/uni-projects-SDC

Dissertation Project - R Package

Primary LanguageR

This R package was created to provide a set of tools for those working in Statistical Disclosure Control The functions will help the user keep track of tables created from a single dataset and create risk profiles for each table with regards to the disclosure vector of table differencing. The tool is designed to be used from within an R project, where the data logged is kept across sessions in the .RDATA file.

User Functions

init_project()

    Function: Creates the initial tibbles that will contain the metadata.
    Param: No Input
    Output: Two tibbles: tables_metadata and dataset_metadata

create_dataset_meta(filename,filepath)

    Function: Creates CSV file containing Dataset Metadata
    Param: filename,string - the dataset filename
    Param: filepath,string, - dataset path (default: `./datasets/')
    Output: A single CSV file with the same name as filename but with `meta' appended.

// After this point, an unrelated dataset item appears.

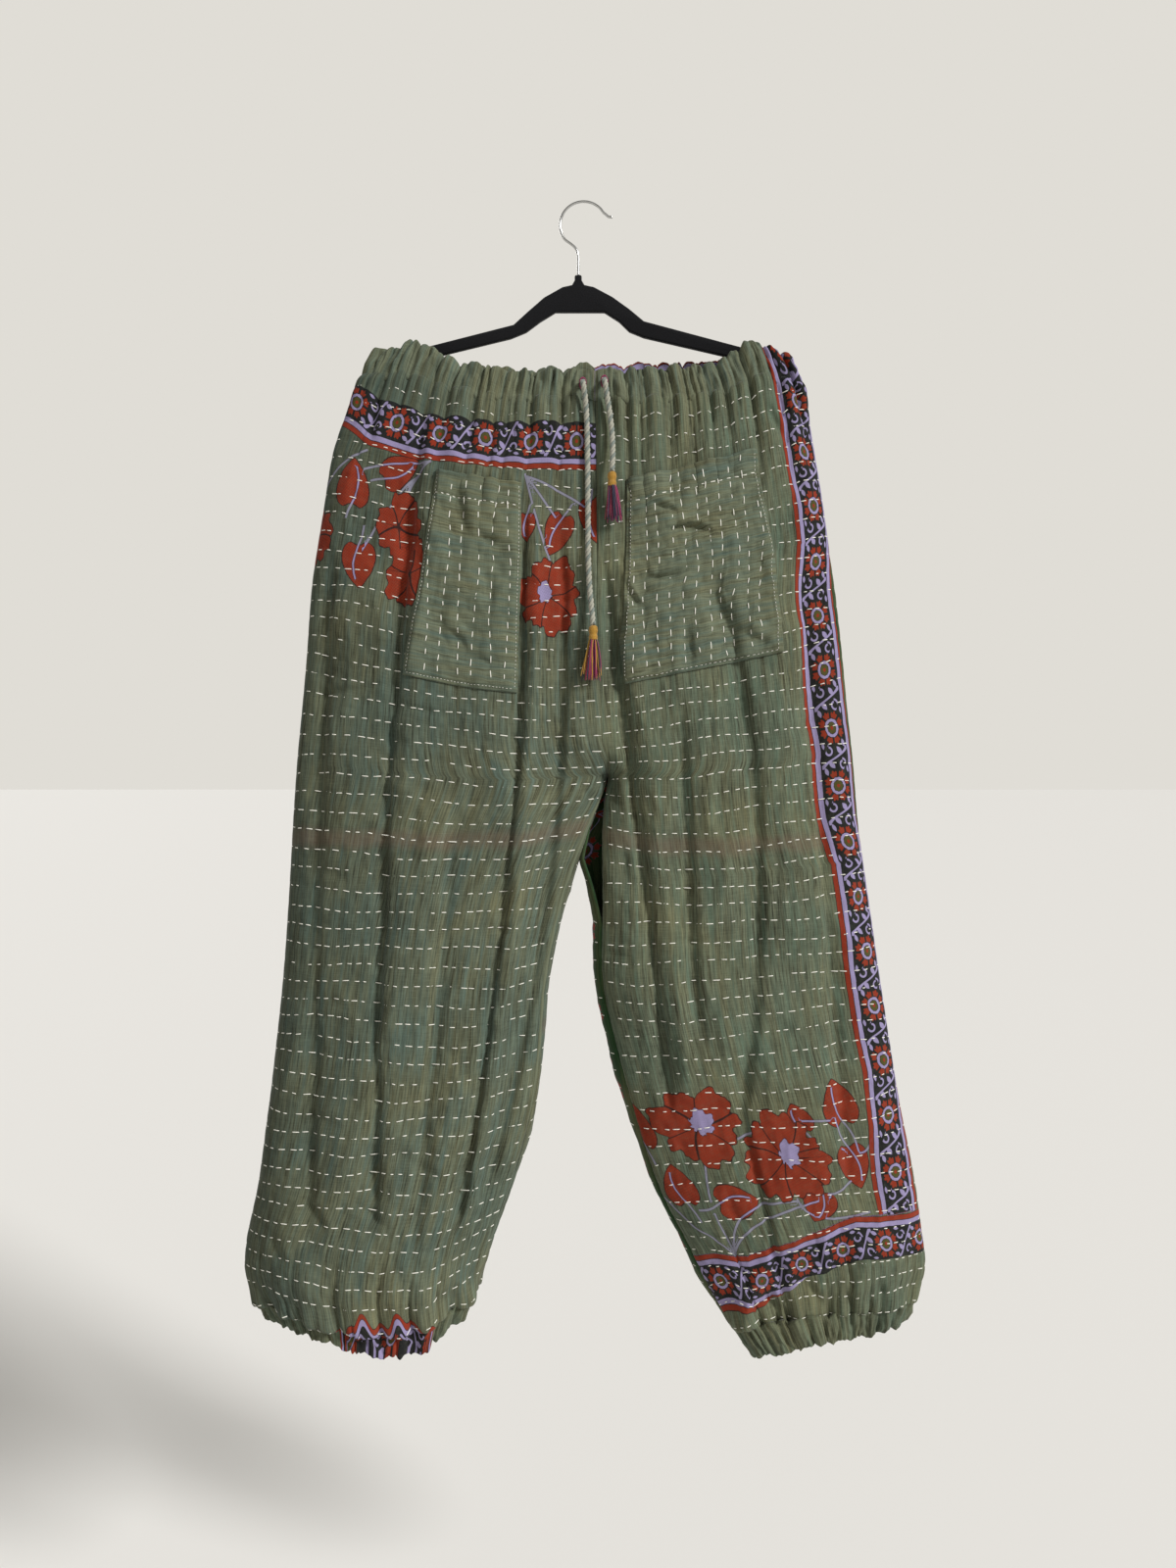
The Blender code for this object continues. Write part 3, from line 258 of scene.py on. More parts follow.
# %% [markdown]
# ## Drawstrings' routes
# The two free ends of the drawstring come out of buttonholes at the waist and hang on the cloth. Their
# places are fixed early, because the cloth under them must lie flat enough not to cut through them. Each
# route is a short list of stops, read from the photograph, with the cord's clearance from the cloth.

# %% Cord routes
CORD_WIDTH = 5.5
CORD_STANDOFF = 0.6
CASING_REACH = 0.9 + 0.8 + 1.4 * 1.3 + 0.35  # proud, bulge, highest gather and gap
CASING_STOPS = 3
Stop = namedtuple("Stop", "x drop out")
CORD_RIGHT = table(
    Stop,
    (-0.6, 179.5, 0), (-0.6, 179.5, 4), (-0.1, 184, 8.5), (1.2, 193, 6.5), (2.6, 207, 2.6), (3.4, 226, 1),
    (3.8, 252, 0.5), (4, 280, 0.4), (4.2, 310, 0.4), (4.4, 345, 0.6), (5.6, 375, 1.6), (7.6, 396, 4),
    (9, 411, 6.4),
)
CORD_LEFT = table(
    Stop,
    (19.6, 177.5, 0), (19.6, 177.5, 4), (20.2, 182, 8.5), (21.8, 192, 7), (24.4, 210, 5), (26.6, 230, 5),
    (27.2, 250, 7), (26.4, 268, 9),
)


def cloth_y(leg, x, drop):
    """The y of the front's face at a place, by halving along the rows."""
    low, high = 0.0, float(ROW_CROTCH)
    for _ in range(30):
        s = (low + high) / 2
        row = rows_at(leg, s)
        share = (x - row.outer_x) / (row.inner_x - row.outer_x)
        if row_point(row, share, 0)[1] < drop:
            low = s
        else:
            high = s
    t = float(position_of(np.array(share), np.array(s)))
    return float(loop_point(leg, t, s)[1])


def run_along(points, axis=0):
    """The length of lines of points from their start to each point."""
    steps = np.linalg.norm(np.diff(points, axis=axis), axis=-1)
    return np.concatenate([np.zeros_like(steps.take([0], axis)), np.cumsum(steps, axis)], axis)


def smooth_route(stops, spacing):
    """Evenly spaced points on a smooth curve through the stops."""
    p = np.array(stops, float)
    p = np.concatenate([[2 * p[0] - p[1]], p, [2 * p[-1] - p[-2]]])
    fine = [between(*near, u) for near in zip(p, p[1:], p[2:], p[3:]) for u in np.arange(0, 1, 0.05)]
    fine = np.array([*fine, p[-2]])
    run = run_along(fine)
    even = np.linspace(0, run[-1], max(2, round(run[-1] / spacing) + 1))
    return np.stack([np.interp(even, run, fine[:, k]) for k in range(3)], -1)


def cord_route(stops):
    """A drawstring's middle line: out of the casing, then down on the cloth."""
    places = []
    for k, stop in enumerate(stops):
        leg = RIGHT_LEG if stop.x < RIGHT_LEG[0].inner_x else LEFT_LEG
        clearance = CASING_REACH if k < CASING_STOPS else CORD_STANDOFF + CORD_WIDTH / 2
        places.append((stop.x, cloth_y(leg, stop.x, stop.drop) - stop.out - clearance, -stop.drop))
    return smooth_route(places, 1.2)


routes = {"right": cord_route(CORD_RIGHT), "left": cord_route(CORD_LEFT)}
CORD_LENGTHS = {side: float(run_along(route)[-1]) for side, route in routes.items()}
print("drawstrings in mm:", {side: round(length) for side, length in CORD_LENGTHS.items()})

# %% [markdown]
# ## The flat cut
# A print is made before the cloth is cut, so it belongs to the flat cloth and not to the hung form. Every
# point gets a place `u` across the cut, from the side seam, and `v` down it, from the waist's seam, in
# millimetres. Where the elastic draws 300 mm of cloth into 220 mm, the print and the stitches crowd together
# as they do on the real waist. These two numbers become the UV map of every cloth piece.

# %% Places on the flat cut
CUT_WIDTH = 300.0
ARC_STEPS = 241


def length_down(leg):
    """Row positions and their v, measured down the middle of the front."""
    s = np.linspace(0, ROW_END, 721)
    middle = loop_point(leg, np.linspace(0.25, 0.75, 5)[:, None], s[None, :])
    v = run_along(middle, 1).mean(0)
    return s, v - np.interp(ROW_WAIST, s, v)


DOWN = {id(leg): length_down(leg) for leg in LEGS.values()}


def row_of(leg, v):
    """The row positions at these v, the reverse of depth_of."""
    s, down = DOWN[id(leg)]
    return np.interp(v, down, s)


def depth_of(leg, s):
    rows, down = DOWN[id(leg)]
    return np.interp(s, rows, down)


def from_edge(u):
    return np.minimum(u, CUT_WIDTH - u)


for side, leg in LEGS.items():
    print(side, "leg: waist top", depth_of(leg, 0).round(1), "ankle seam", depth_of(leg, ROW_ANKLE).round(1))


# %% Columns of cloth
def inside_seam(leg, s):
    """The w of the inside-leg seam, which has rolled to the front below the crotch."""
    strip = rows_at(leg, s).strip * smooth_step((np.asarray(s, float) - ROW_CROTCH) / ROLL_ROWS)
    return 1 - np.maximum(strip, 0)


SIDE_ROLL = 11.0  # how far the left leg's side seam has rolled to the front at the hips, in millimetres
SIDE_ROLL_TOP, SIDE_ROLL_LOW, SIDE_ROLL_FADE = 150.0, 480.0, 70.0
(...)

add_newdataset(filenames,filepath)

    Function: Adds datasets metadata to datasets_metadata tibble
    Param: filenames,vector - a vector containing the metadata filenames as strings
    Param: filepath,string - (default: ./datasets/)
    Output: Modifies datasets_metadata

remove_dataset(datasets)

    Function: Removes a dataset from datasets_metadata
    Param: datasets,vector - a vector containing dataset names as strings
    Output: Modifies datasets_metadata

add_newtable(filenames,filepath)

    Function: Adds table metadata to tables_metadata tibble
    Param: filenames,vector - a vector containing the metadata filenames as strings
    Param: filepath,string - (default: ./tables_metadata/)
    Output: Modifies tables_metadata

remove_table(tables)

    Function: Removes a table from tables_metadata
    Param: tables,vector - a vector containing table names as strings
    Output: Modifies tables_metadata

report_tablesRisk()

    Function: Produces a full report on tables vs variables and breakdowns risk
    Param: include, vector - modifies network to display only those variables in include
    Param: exclude, vector - modifies network to not display those variables in exclude
    Param: colours, vector - modifies default colour scheme (`black',`black',`black',`red',`red')
    Output: Prints to Console and creates network visualisation

report_table(table)

    Function: Produces same console report as report_tablesRisk() but has a reduced network based on table
    Param: table, string - table name
    Output: Prints to Console and creates network visualisation

report_na(metadata)

    Function: Reports if there are any NA values in the metadata
    Param: metadata, tibble - target metadata to report on
    Output: Prints report to console

report_variablesrisk()

    Function: Produces a report categorising the variables in use by their risk level
    Param: None
    Output: Prints report to console

report_full(outfile)

    Function: Produces a full study report file based on an Rmarkdown template
    Param: outfile, string - name of the output file
    Output: HTML file

Internal Functions

reset_matrix(metadata,node_column,filler

    Function: Creates a square matrix for building network object
    Param: metadata,tibble - the target metadata
    Param: node_column,integer - which column in metadata should be used as the row/column labels
    Param: filler,string or integer - value which will fill the matrix.
    Output: Returns matrix object

adjmatrix_complete(metadata,edge_column,node_column,include,exclude,colours)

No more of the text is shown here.